HOLLINS: MATTHIAS NEUMANN ★ Basics #50

Matthias Neumann was trained in architecture in Germany, Italy and Canada and relocated to New York City in 2000 after graduating from the University of Dresden, Germany. Over the past five years he has been engaged with a series of public interventions under the title “Basics,” exploring an abstracted notion of form, space and utility in public sculpture. The work wants to be experienced both as an abstract sculptural gesture in dialogue with its environment and a usable and interactive spatial installation in the public realm. He also teaches architecture at the Spitzer School of Architecture.

Matthias Neumann installed Basics #50 on the campus of Hollins University through a partnership with the City of Roanoke Arts Commission for the Reimagining Roanoke exhibition. The site-specific work was completed on May 28, 2021.

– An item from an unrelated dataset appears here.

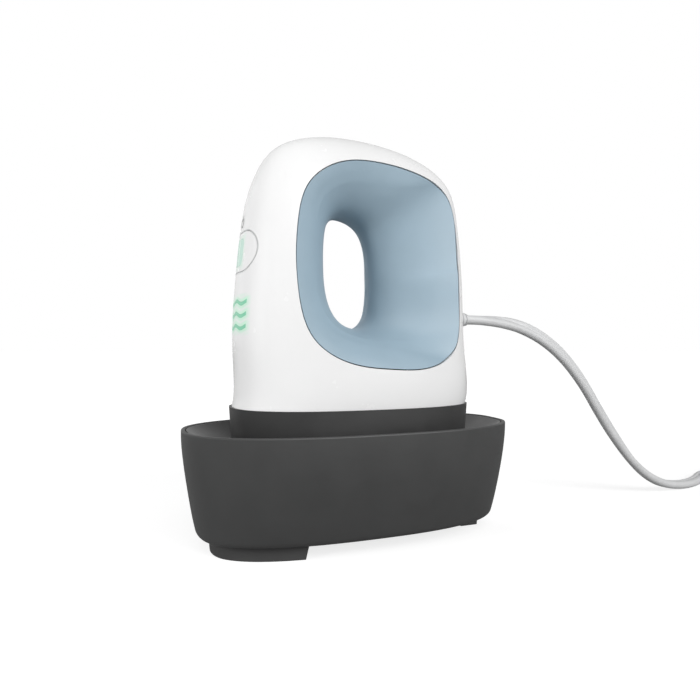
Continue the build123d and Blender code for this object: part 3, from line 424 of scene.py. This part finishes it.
def coil_run():
    """The put-away turns: inwards on the table, then outwards on top of them."""
    cx, cy = coil_centre
    turned = coil_laps * 360 + coil_entry - coil_exit
    span = turned / 2 / 360 * coil_pitch
    low, high = cord_thickness / 2, cord_thickness * 1.5
    run = []
    for i in range(coil_points + 1):
        share = i / coil_points
        inward = 1 - abs(2 * share - 1)
        radius = coil_mid_radius + span / 2 - span * inward
        climb = min(1.0, max(0.0, (share - climb_start) / climb_length))
        degrees = coil_entry - turned * share
        angle = radians(degrees)
        from_tie = radius * radians((degrees - tie_angle + 180) % 360 - 180)
        lift = tie_thickness * exp(-(from_tie / tie_width) ** 2)
        height = low + (high - low) * climb + lift
        run.append((cx + radius * cos(angle), cy + radius * sin(angle), height))
    return run


def lead_run(coil_end):
    """From the end of the coil into the neck of the plug."""
    x, y, z = coil_end
    low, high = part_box("plug_body")
    neck_x, neck_z = high.x / MM, (low.z + high.z) / 2 / MM
    return [
        (x - lead_straight, y, z),
        (neck_x + neck_before, y, (z + neck_z) / 2),
        (neck_x - neck_inside, y, neck_z),
    ]


def smooth_line(points):
    """Points along the smooth line that a route's control points give, in metres."""
    curve = bpy.data.curves.new("route", "CURVE")
    curve.dimensions = "3D"
    curve.resolution_u = line_steps
    spline = curve.splines.new("NURBS")
    spline.points.add(len(points) - 1)
    for point, place in zip(spline.points, points):
        point.co = (*(value * MM for value in place), 1)
    spline.order_u = 3
    spline.use_endpoint_u = True
    holder = bpy.data.objects.new("route", curve)
    mesh = bpy.data.meshes.new_from_object(holder)
    line = [vertex.co.copy() for vertex in mesh.vertices]
    bpy.data.meshes.remove(mesh)
    bpy.data.objects.remove(holder)
    bpy.data.curves.remove(curve)
    return line


def cord_profile(angle):
    """Point of the grooved twin section, (sideways, upwards), for an angle round it."""
    core = cord_thickness / 2
    reach = cord_width / 2 - core
    across = (reach + core) * cos(angle)
    beyond = max(0.0, abs(across) - reach)
    height = sqrt(max(0.0, core ** 2 - beyond ** 2))
    height -= groove_depth * exp(-(across / groove_width) ** 2)
    return across * MM, height * MM * (1 if sin(angle) >= 0 else -1)


def eased(value, start, end):
    """0 before the start, 1 after the end and a smooth rise between them."""
    share = min(1.0, max(0.0, (value - start) / (end - start)))
    return share * share * (3 - 2 * share)


def cord_twist(point):
    """How far the wide side is turned from level while the cord hangs."""
    x = point.x / MM
    return radians(hanging_twist) * (eased(x, *twist_starts) - eased(x, *twist_ends))


def sweep_cord(line):
    """Twin flat cord along a line, twisted where it hangs and level where it lies."""
    section = [cord_profile(2 * pi * (k + 0.5) / profile_points)
               for k in range(profile_points)]
    bm = bmesh.new()
    bmesh.ops.create_circle(bm, cap_ends=False, segments=profile_points, radius=MM)
    ring, edges = list(bm.verts), list(bm.edges)
    first = edges
    for i, point in enumerate(line):
        ahead = line[min(i + 1, len(line) - 1)] - line[max(i - 1, 0)]
        side = Vector((-ahead.y, ahead.x, 0)).normalized()
        up = ahead.normalized().cross(side)
        twist = Matrix.Rotation(cord_twist(point), 3, ahead)
        side, up = twist @ side, twist @ up
        if i:
            ring, edges = next_ring(bm, edges)
        for vertex, (across, height) in zip(ring, section):
            vertex.co = point + side * across + up * height
    bmesh.ops.holes_fill(bm, edges=first + edges, sides=profile_points)
    return bm


def make_cord(plug, strap):
    """The whole cord in one piece, from inside the strain relief into the plug."""
    coil = coil_run()
    line = smooth_line(free_run + coil + lead_run(coil[-1]))
    cord = finish_piece(sweep_cord(line), "mains_cord", "press", "cord_grey", sharp=60)
    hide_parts("cord", "cord_coil", "plug_lead")


# ---------------------------------------------------------------- ribbed mouldings
def pressed_out(value, power):
    """A cosine or sine, pressed outwards for the corners of a superellipse."""
    return abs(value) ** (2 / power) * (1 if value >= 0 else -1)


def rings_along_x(stations, place, points=48):
    """Closed tube on a line along X, of superellipses (x, width, height, power)."""
    y, z = place
    bm = bmesh.new()
    bmesh.ops.create_circle(bm, cap_ends=False, segments=points, radius=MM)
    ring, edges = list(bm.verts), list(bm.edges)
    first = edges
    for i, (x, width, height, power) in enumerate(stations):
        if i:
            ring, edges = next_ring(bm, edges)
        for k, vertex in enumerate(ring):
            angle = 2 * pi * k / points
            across = pressed_out(cos(angle), power) * width / 2
            rise = pressed_out(sin(angle), power) * height / 2
            vertex.co = (x * MM, (y + across) * MM, (z + rise) * MM)
    bmesh.ops.holes_fill(bm, edges=first + edges, sides=points)
    return bm


def smaller(size, less):
    """A (width, height) that is smaller by another."""
    return [value - cut for value, cut in zip(size, less)]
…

Basics #50, Site-Specific 2021
Wood (Reusable 2X4s)
On the campus of Hollins University

ARTIST’S STATEMENT

Over the course of five years and 49 iterations of “Basics” many adjacent aspects relative to the work have come into focus, and have critically informed the work, such as material cycles and re-use of materials after their temporary existence as an art installation, as well as questions of processes and community engagement, where some of the works were constructed with community input akin to a barn raising, and which in turn has fostered a sense of community “ownership” of the work over the time of its existence. 

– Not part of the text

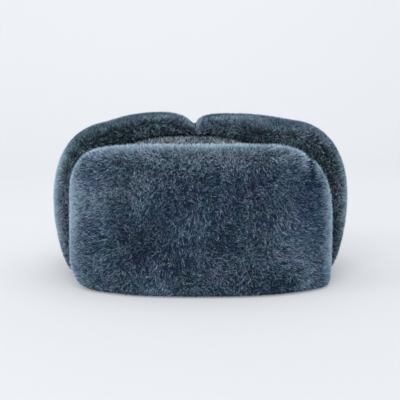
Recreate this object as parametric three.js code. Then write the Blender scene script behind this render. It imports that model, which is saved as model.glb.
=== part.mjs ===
// A winter hat of short fur with its visor and both ear flaps turned up, standing on its rim.
// Millimetres, +Z up. The wearer looks along -Y, so the wearer's left is at +X.
// The origin is on the floor, under the middle of the head opening.
import * as THREE from "three";

// The crown is a padded cloth cap, open below.
const HEAD_LENGTH = 204; // head opening, forehead to nape
const HEAD_WIDTH = 164; // head opening, ear to ear
const CROWN_HEIGHT = 120; // rim to top, outside
const CROWN_WALL = 8; // cloth, wadding and lining together
const PLAN_POWER = 2.6; // how square the opening is from above: 2 is an ellipse
const DOME_POWER = 4.2; // how square the crown's shoulder is from the side

// The visor is a stiffened panel across the forehead.
const VISOR_LENGTH = 234; // along the crown's wall
const VISOR_HEIGHT = 119.5; // at its middle
const VISOR_END_HEIGHT = 102; // where its corners are cut
const VISOR_THICK = 20; // hide, stiffener and the pile on both sides
const VISOR_EDGE_ROLL = 15; // how far in from its upper edge and its ends the visor is rounded over
const VISOR_HEM_ROLL = 8; // the tighter fold at its foot
const VISOR_FLARE = 4; // how far its ends stand off the crown's wall
const VISOR_SQUARE = 5; // how far its foot stands off the crown's round corners on the way there
const VISOR_LEAN = 2; // how far its upper edge stands out from the hem
const VISOR_PUFF = 3; // how far its face swells between the edges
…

I believe it is these “adjacent” and not primarily formal aspects of the work that have the potential to foster a notion of site-specificity that I would like to contribute to the curatorial notion of “A New Life: Reimagining Roanoke.” The series of work is based on the formal and material qualities of 2×4 lumber, the most common building material in the North American context. As all installations in the work series “Basics” are temporary, and are considered to contribute to a notion of temporary public sculpture, the 2×4 lumber is dismantled at the end of the exhibition period with no waste and perfectly usable framing material. In previous installations I have endeavored to cycle the wood back into building projects in the local community, and some sculptures were transformed into wall framing for a local art center in upstate New York, a deck adjacent to artist studios in Atlanta, or repurposed for subsequent art installations by art students in Alabama. Part of the concept of this work series considers the material used in the installation as merely borrowed from the material construction cycles of the everyday to which the 2x4s return after the incarnation as a sculptural installation. As such, I typically do not use recycled material upfront, however, all material is recycled after the fact.